Johanna van Gogh-Bonger with her son and second husband, Johan Cohen Gosschalk. Photo via Wikimedia Commons.

Of course, Jo had critics, who sometimes laced their comments with attacks on her age and gender. Although Van Gogh’s work was respected, critics falsely believed that Jo wasn’t knowledgeable enough to carry out her task. One art critic berated her over an 1892 exhibition, cawing that it irritated him “when someone gushes fanatically on a subject she knows nothing about.…It is schoolgirlish twaddle, nothing more.”

But Jo handled Van Gogh’s market in a way that was anything but childish or amateur. She resisted flooding the market with his work, instead slowly releasing paintings and drawings for sale over several years. In her lifetime, Jo sold at least 190 paintings and 55 drawings by van Gogh, Luijten said, including one of his Sunflowers to the National Gallery in London in 1924—the crowning achievement of a lifetime’s work.

After Jo died in 1925, her son—also named Vincent—continued his mother’s efforts to foster the legacy of his namesake, going on to oversee the transfer of the remaining collection to the Vincent van Gogh Foundation in the 1960s. Today, Van Gogh is collected and admired in every corner of the world, and his letters have been translated into countless languages.

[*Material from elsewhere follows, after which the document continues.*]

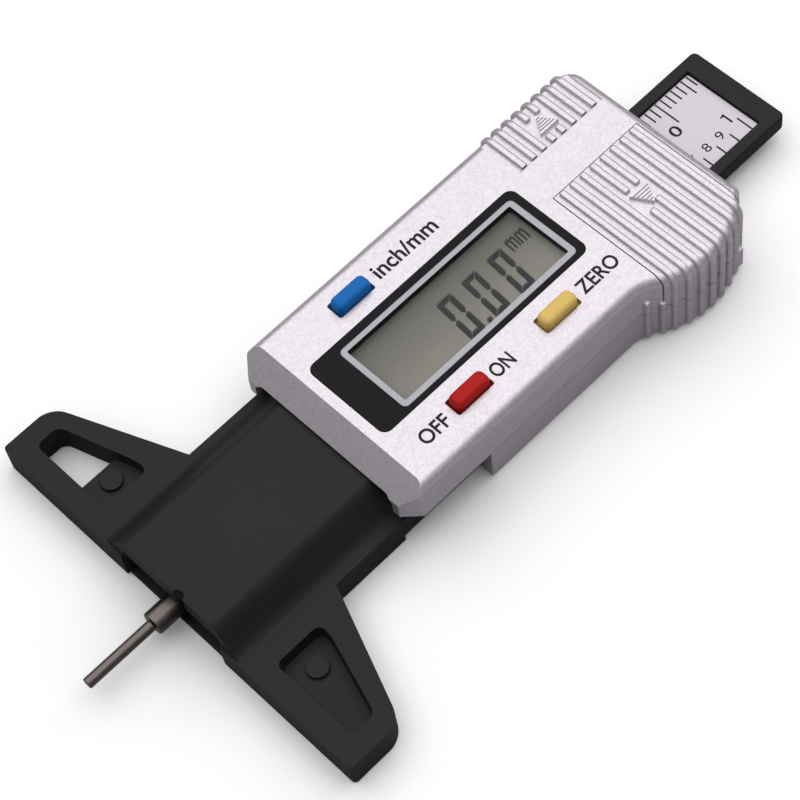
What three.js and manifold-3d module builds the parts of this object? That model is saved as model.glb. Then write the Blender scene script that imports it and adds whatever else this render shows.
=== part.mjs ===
// Digital tyre tread depth gauge. Millimetres, +Z up out of the display face.
// While it is drawn, x = 0 is the measuring face of the foot, +X runs along the ruler to its free end
// and z = 0 is the back that the gauge lies on. The finished group is moved in X only, so that its
// origin is at the middle of the bottom of its box.
import * as THREE from 'three';
import { mergeVertices } from 'three/addons/utils/BufferGeometryUtils.js';
import Module from 'manifold-3d';

const wasm = await Module();
wasm.setup();

// ---------------------------------------------------------------- driving dimensions
const CLEAR = 0.3;                 // running clearance between the fixed part and the slider
const FIT = 0.15;                  // gap round a fitted piece

const FOOT_HALF = 31.2;            // half the width of the measuring foot
const FOOT_THICK = 4.5;
const FOOT_END_LENGTH = 7.96;      // straight end of each wing, along X
const WING_ROOT_X = 15.17;         // where a wing's slanted edge meets the neck
const NECK_HALF = 13.1;
const NECK_END_X = 43.5;
const DOME_Z = 8.6;                // top of the raised middle of the neck
const DOME_HALF = 7.6;
const SHOULDER_HALF = 11.5;
const BACK_PLATE_THICK = 0.9;
const NECK_STEP_X = 26.3;          // behind this the back cover of the slider passes under the neck
const NECK_UNDER_Z = 1.1;
const NOTCH_DEPTH = 0.4;           // the face is set back between the wings, so that only they touch
const NOTCH_HALF = 8.8;
const POCKET_FLOOR_Z = 2.6;
const HOLE_START_Y = 20.6;         // the wing is cut right through beyond this
const SLOT_DEPTH = 1.6;            // the hollow under the front edge of the raised middle
const SLOT_TOP_Z = 5.8;
const CHANNEL_START_X = 14;        // lightening channel under the raised middle
const CHANNEL_HALF = 6.5;
const CHANNEL_Z = [5.9, 7.4];
const RIVET_X = 6.6;
const RIVET_Y = 18.5;
const RIVET_HEAD_RADIUS = 1.5;
const RIVET_SHANK_RADIUS = 0.9;
const RIVET_TOP_Z = 3.05;

const RULER_START_X = 31.5;
const RULER_END_X = 101.8;
const RULER_HALF = 7.9;
const RULER_BOTTOM_Z = 2.1;
const RULER_TOP_Z = 4.8;
const RECESS_START_X = 33;         // the recess along the ruler, for the sensor strip and the label
const RECESS_FLOOR_Z = 3.9;
const LABEL_START_X = 45;
const LABEL_END_X = 98.7;
const LABEL_HALF = 6.25;
const LABEL_Z = [4.13, 4.28];
const STRIP_HALF = 6;
const STRIP_Z = [3.95, 4.1];
const GROOVE_HALF = 1.1;           // the groove under the ruler, where the push rod and its clamp run
const GROOVE_END_X = 90;
const GROOVE_TOP_Z = 3.65;
const STOP_PIN_X = 100.2;
const STOP_PIN_RADIUS = 0.8;
const SCREW_HOLE_RADIUS = 1.1;
const SCREW_RADIUS = 0.9;

const NEEDLE_TIP_X = -13.6;
const NEEDLE_RADIUS = 0.75;
const HOLDER_FRONT_X = -3.1;
const HOLDER_BACK_X = 17;
const HOLDER_RADIUS = 1.6;
const NEEDLE_Z = 3.1;
const ROD_RADIUS = 0.6;
const ROD_Z = 2.95;
const ROD_END_X = 66;

const HOUSING_TOP_Z = 12.06;
const HOUSING_HALF = 15.1;
const HOUSING_FRONT_X = 26.1;
const HOUSING_REAR_X = 85.6;
const HOUSING_INNER_HALF = 13.4;
const TOP_PLATE_Z = 10.9;          // underside of the housing's top plate
const EDGE_RADIUS = 1.3;
const REAR_WALL = 1.3;
const FRONT_WALL_X = 28.2;         // inside face of the front wall
const SLOPE_START_Z = 9.1;         // the front wall leans back from this level up
const BACK_COVER_THICK = 0.8;
const BACK_COVER_HALF = 12.6;
const BACK_COVER_END_X = 83.65;
const FLOOR_Z = 0.8;               // inside floor of the lower half, beside the back cover
const PARTING_Z = 6.2;             // level where the two housing halves meet
const SKIRT_FRONT_X = 39.6;
const BULGE_X = 75.7;              // thumb grip: a drum standing out of the battery side
const BULGE_Y = -4.8;
const BULGE_RADIUS = 14.1;
const COVER_START_X = 69;
const COVER_END_X = 84.2;
const COVER_EDGE_Y = 1.9;
const DRUM_WALL = 1.4;
const LIP = { x0: 25.4, x1: 28, thick: 0.7 };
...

There is a (perhaps obvious) question that arises, one that Jones asks: What really made Jo devote her life to her brother-in-law? Was she simply honoring her husband, doing his work? Or did she find her own personal sense of purpose in it?

Jo certainly had regrets about her life, wishing she had devoted more of her life to the socialist movement. She even co-founded the Amsterdam Social-Democratic Women’s Propaganda Club in an effort to improve working-class conditions and education in the city. But, for Jo, raising a son and promoting an understanding of Vincent and Theo constituted her main work.

In the end, Jo described the joy that came from the tireless work of bringing Van Gogh’s unique vision to the world. “All of this,” she wrote in her diary, “is very satisfying for me, for it’s the only thing that I can do in the memory of my husband and of Vincent.”